— START LISTED RECORDS —
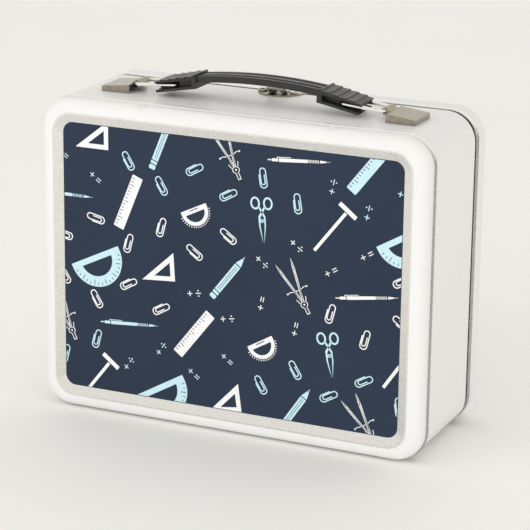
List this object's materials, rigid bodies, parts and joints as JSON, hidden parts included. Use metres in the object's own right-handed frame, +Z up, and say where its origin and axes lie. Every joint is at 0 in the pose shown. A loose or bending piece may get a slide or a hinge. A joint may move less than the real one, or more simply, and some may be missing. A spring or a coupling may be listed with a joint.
{
  "type": "lunch box",
  "caption": "Rectangular pressed-metal lunch box: recessed printed front panel, rear lid hinged along the bottom, top latch, and a moulded carrying handle on wire loops.",
  "frame": {"origin": "middle of the footprint, on the surface the box stands on", "axes": "+X to the right seen from the printed front, +Y from the front to the lid, +Z up"},
  "size_m": [0.228, 0.092, 0.1926],
  "materials": {
    "enamel_white": "gloss baked enamel on tin plate",
    "bezel_satin": "satin, fine grained",
    "panel_print": "satin printed sheet, navy with white and pale blue drawings",
    "bead_metal": "bright rolled wire edge",
    "lip_dark": "dark lacquer",
    "hinge_steel": "plated steel",
    "nickel": "warm nickel plate",
    "wire_steel": "bright drawn wire",
    "handle_plastic": "charcoal moulded plastic, semi-matt"
  },
  "bodies": {
    "box_body": {"front_shell": "enamel_white", "front_lugs": "wire_steel", "panel_bezel": "bezel_satin", "printed_panel": "panel_print", "front_seam_bead": "bead_metal", "body_band": "enamel_white", "inner_lip": "lip_dark", "body_hinge_leaves": "hinge_steel", "body_hinge_rivets": "hinge_steel", "hinge_pins": "wire_steel", "left_handle_bracket": "nickel", "right_handle_bracket": "nickel", "latch_base": "nickel", "latch_base_rivets": "nickel", "latch_pivot_pin": "wire_steel"},
    "lid": {"lid_shell": "enamel_white", "lid_bead": "bead_metal", "lid_hinge_leaves": "hinge_steel", "lid_hinge_rivets": "hinge_steel", "latch_catch": "nickel", "latch_catch_rivets": "nickel"},
    "handle": {"handle_grip": "handle_plastic"},
    "left_loop": {"left_wire_loop": "wire_steel"},
    "right_loop": {"right_wire_loop": "wire_steel"},
    "lever": {"latch_lever": "nickel"},
    "bail": {"latch_bail": "wire_steel"}
  },
  "joints": [
    {"name": "lid_hinge", "type": "hinge", "parent": "box_body", "child": "lid", "pos_m": [0, 0.0284, 0.0016], "axis": [-1, 0, 0], "range_deg": [0, 120]},
    {"name": "handle_lift", "type": "slide", "parent": "box_body", "child": "handle", "axis": [0, 0, 1], "range_m": [0, 0.0055]},
    {"name": "left_loop_hinge", "type": "hinge", "parent": "box_body", "child": "left_loop", "pos_m": [-0.0702, -0.0076, 0.1822], "axis": [0, -1, 0], "range_deg": [0, 13.52]},
    {"name": "right_loop_hinge", "type": "hinge", "parent": "box_body", "child": "right_loop", "pos_m": [0.0758, -0.0076, 0.1822], "axis": [0, 1, 0], "range_deg": [0, 13.52]},
    {"name": "latch_lever_hinge", "type": "hinge", "parent": "box_body", "child": "lever", "pos_m": [0, 0.0212, 0.1804], "axis": [-1, 0, 0], "range_deg": [0, 140]},
    {"name": "latch_bail_hinge", "type": "hinge", "parent": "lever", "child": "bail", "pos_m": [0, 0.019, 0.1799], "axis": [1, 0, 0], "range_deg": [0, 165.5]}
  ],
  "couplings": [
    {"joint": "left_loop_hinge", "follows": "handle_lift", "rad_per_m": 42.574},
    {"joint": "right_loop_hinge", "follows": "handle_lift", "rad_per_m": 42.574},
    {"joint": "latch_bail_hinge", "follows": "latch_lever_hinge", "ratio": 1.1786}
  ]
}
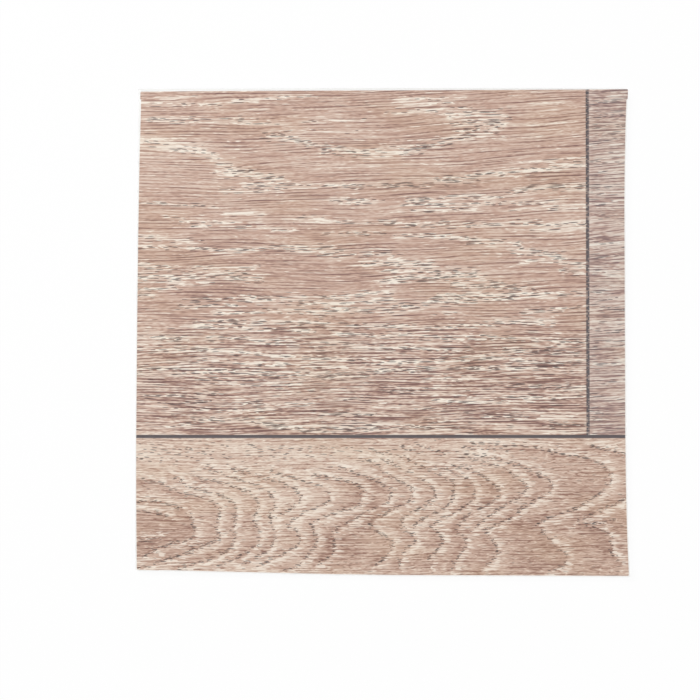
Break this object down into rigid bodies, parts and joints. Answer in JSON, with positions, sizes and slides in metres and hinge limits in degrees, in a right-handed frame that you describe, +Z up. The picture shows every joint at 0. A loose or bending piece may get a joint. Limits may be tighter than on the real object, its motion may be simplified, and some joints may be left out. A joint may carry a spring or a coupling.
{
  "type": "vinyl flooring sheet sample",
  "caption": "Flat near-square sample of cushioned sheet vinyl flooring, hand cut, with pressed plank joints in its wood-effect printed face.",
  "frame": {"origin": "under the middle of the sheet's overall length and width, on the surface that it lies on", "axes": "+X along the printed wood grain and the long joint, towards the end joint; +Y across the grain, away from the long joint; +Z up, out of the printed face"},
  "size_m": [0.1998, 0.1974, 0.0028],
  "materials": {
    "printed_vinyl": "satin"
  },
  "bodies": {
    "root": {"vinyl_sheet": "printed_vinyl"}
  },
  "joints": []
}
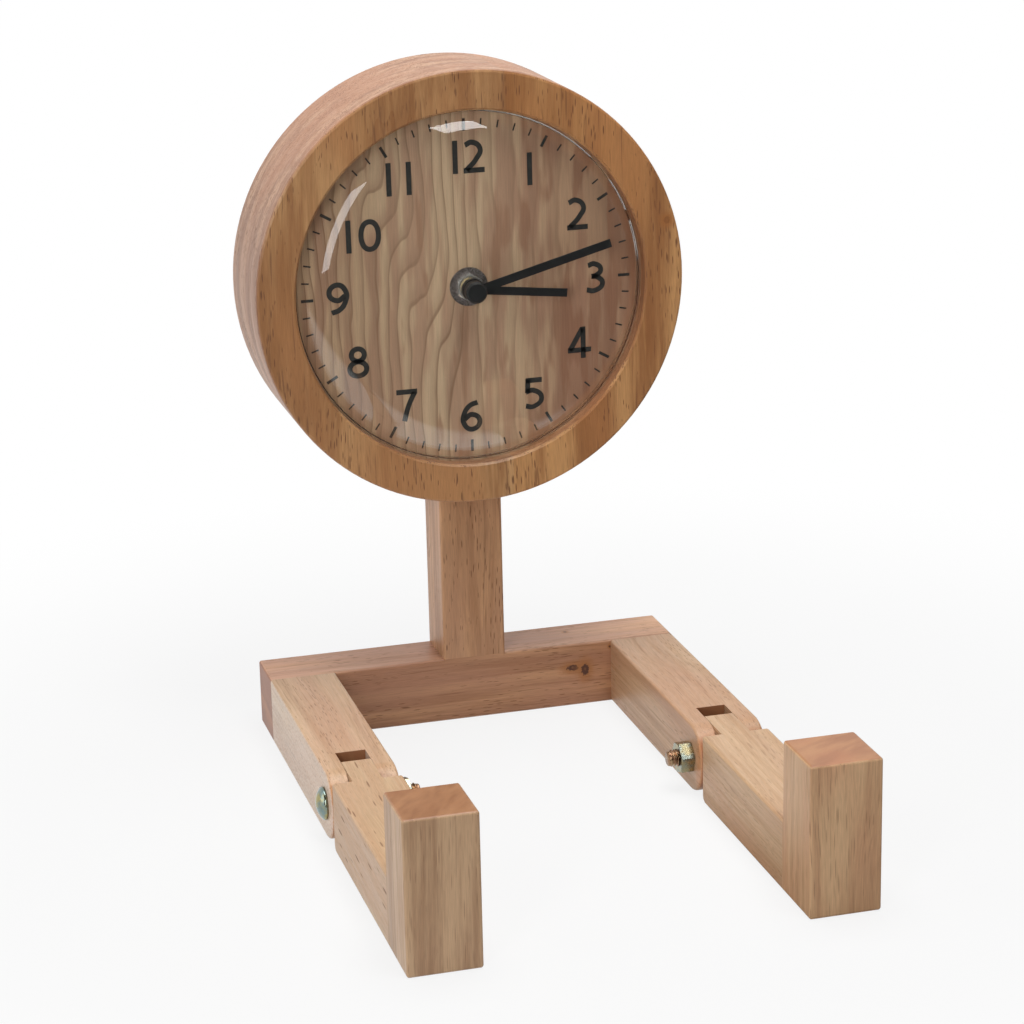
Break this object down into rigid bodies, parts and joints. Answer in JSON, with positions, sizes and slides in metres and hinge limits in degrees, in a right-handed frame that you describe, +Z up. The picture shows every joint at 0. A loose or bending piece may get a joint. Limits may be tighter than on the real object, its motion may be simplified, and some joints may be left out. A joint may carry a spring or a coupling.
{
  "type": "desk clock",
  "caption": "Wooden desk clock: a round glazed head on a square post, with bolted hinged legs that let it sit on a shelf.",
  "frame": {"origin": "middle of the ground that the whole clock covers, at the height of the resting face", "axes": "+X to the right, +Y away from the viewer, +Z up; the dial faces -Y"},
  "size_m": [0.199, 0.293, 0.3019],
  "materials": {
    "limb_wood": "oiled light hardwood",
    "case_wood": "oiled light hardwood, turned",
    "dowel_wood": "plain beech",
    "board": "fibreboard",
    "dial_veneer": "veneer with printed figures",
    "screw_steel": "plain steel",
    "zinc_steel": "zinc plated",
    "contact_steel": "nickel plated spring steel",
    "brass": "plain brass",
    "rubber": "soft black rubber",
    "glass": "clear domed glass",
    "hand_black": "satin black aluminium",
    "cap_black": "black",
    "movement_plastic": "black moulded",
    "knob_plastic": "black moulded",
    "gear_plastic": "natural acetal",
    "hoop_plastic": "dark plastic",
    "battery_can": "plain jacket"
  },
  "bodies": {
    "clock": {"hip_beam": "limb_wood", "post": "limb_wood", "thigh_left": "limb_wood", "thigh_right": "limb_wood", "hip_dowels": "dowel_wood", "post_screws": "screw_steel", "case_screws": "screw_steel", "knee_bolts": "zinc_steel", "knee_nuts": "zinc_steel", "case": "case_wood", "glass": "glass", "dial_face": "dial_veneer", "dial_board": "board", "retaining_hoop": "hoop_plastic", "threaded_bush": "brass", "rubber_washer": "rubber", "dial_washer": "brass", "dial_nut": "brass", "movement_shell": "movement_plastic", "movement_cover": "movement_plastic", "battery": "battery_can", "battery_contacts": "contact_steel"},
    "shin_left": {"shin_left": "limb_wood", "foot_left": "limb_wood", "foot_dowels_left": "dowel_wood"},
    "shin_right": {"shin_right": "limb_wood", "foot_right": "limb_wood", "foot_dowels_right": "dowel_wood"},
    "minute": {"minute_hand": "hand_black", "minute_cap": "cap_black", "minute_arbor": "gear_plastic", "centre_wheel": "gear_plastic"},
    "hour": {"hour_hand": "hand_black", "hour_wheel": "gear_plastic"},
    "motion": {"motion_wheel": "gear_plastic"},
    "knob": {"setting_knob": "knob_plastic"}
  },
  "joints": [
    {"name": "knee_left", "type": "hinge", "parent": "clock", "child": "shin_left", "pos_m": [-0.0805, -0.0055, 0.015], "axis": [1, 0, 0], "range_deg": [-90, 90]},
    {"name": "knee_right", "type": "hinge", "parent": "clock", "child": "shin_right", "pos_m": [0.0805, -0.0055, 0.015], "axis": [1, 0, 0], "range_deg": [-90, 90]},
    {"name": "minute_hand_turn", "type": "hinge", "parent": "clock", "child": "minute", "pos_m": [0, 0.111, 0.2054], "axis": [0, 1, 0], "continuous": true},
    {"name": "hour_hand_turn", "type": "hinge", "parent": "clock", "child": "hour", "pos_m": [0, 0.111, 0.2054], "axis": [0, 1, 0], "continuous": true},
    {"name": "motion_wheel_turn", "type": "hinge", "parent": "clock", "child": "motion", "pos_m": [0, 0.111, 0.2159], "axis": [0, 1, 0], "continuous": true},
    {"name": "setting_knob_turn", "type": "hinge", "parent": "clock", "child": "knob", "pos_m": [0.0105, 0.111, 0.2159], "axis": [0, 1, 0], "continuous": true}
  ],
  "couplings": [
    {"joint": "hour_hand_turn", "follows": "minute_hand_turn", "ratio": 0.083333},
    {"joint": "motion_wheel_turn", "follows": "minute_hand_turn", "ratio": -0.33333},
    {"joint": "setting_knob_turn", "follows": "minute_hand_turn", "ratio": 1}
  ]
}
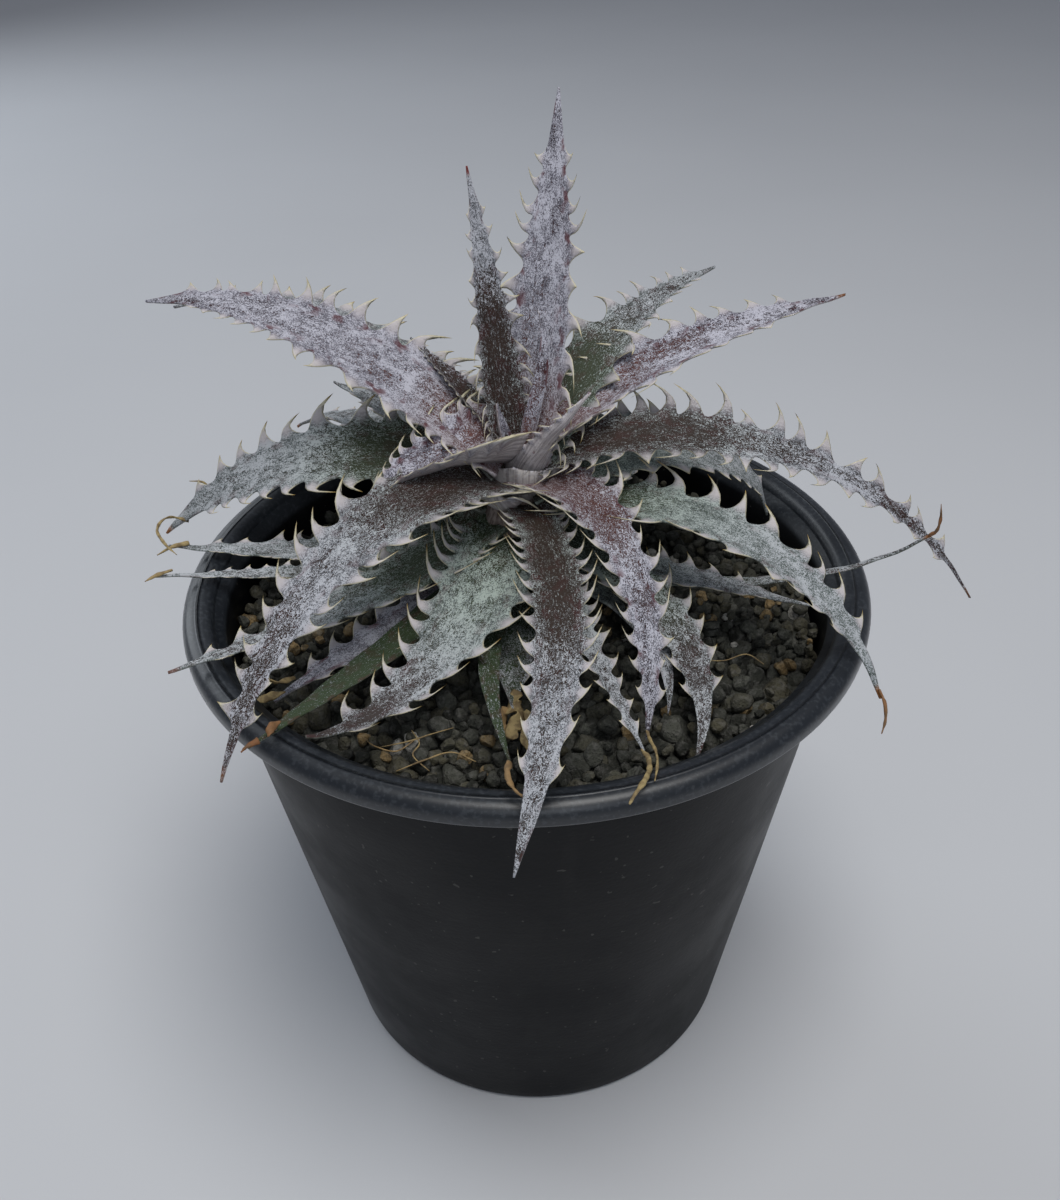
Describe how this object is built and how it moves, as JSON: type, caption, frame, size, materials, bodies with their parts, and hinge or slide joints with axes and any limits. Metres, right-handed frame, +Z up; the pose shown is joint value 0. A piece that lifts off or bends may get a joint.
— END LISTED RECORDS —
*WHAT IS BEING ASKED:*
Check each line of the records for the string "joints" and state how many lines contain it. Give only the number.

*SOLUTION BELOW:*
8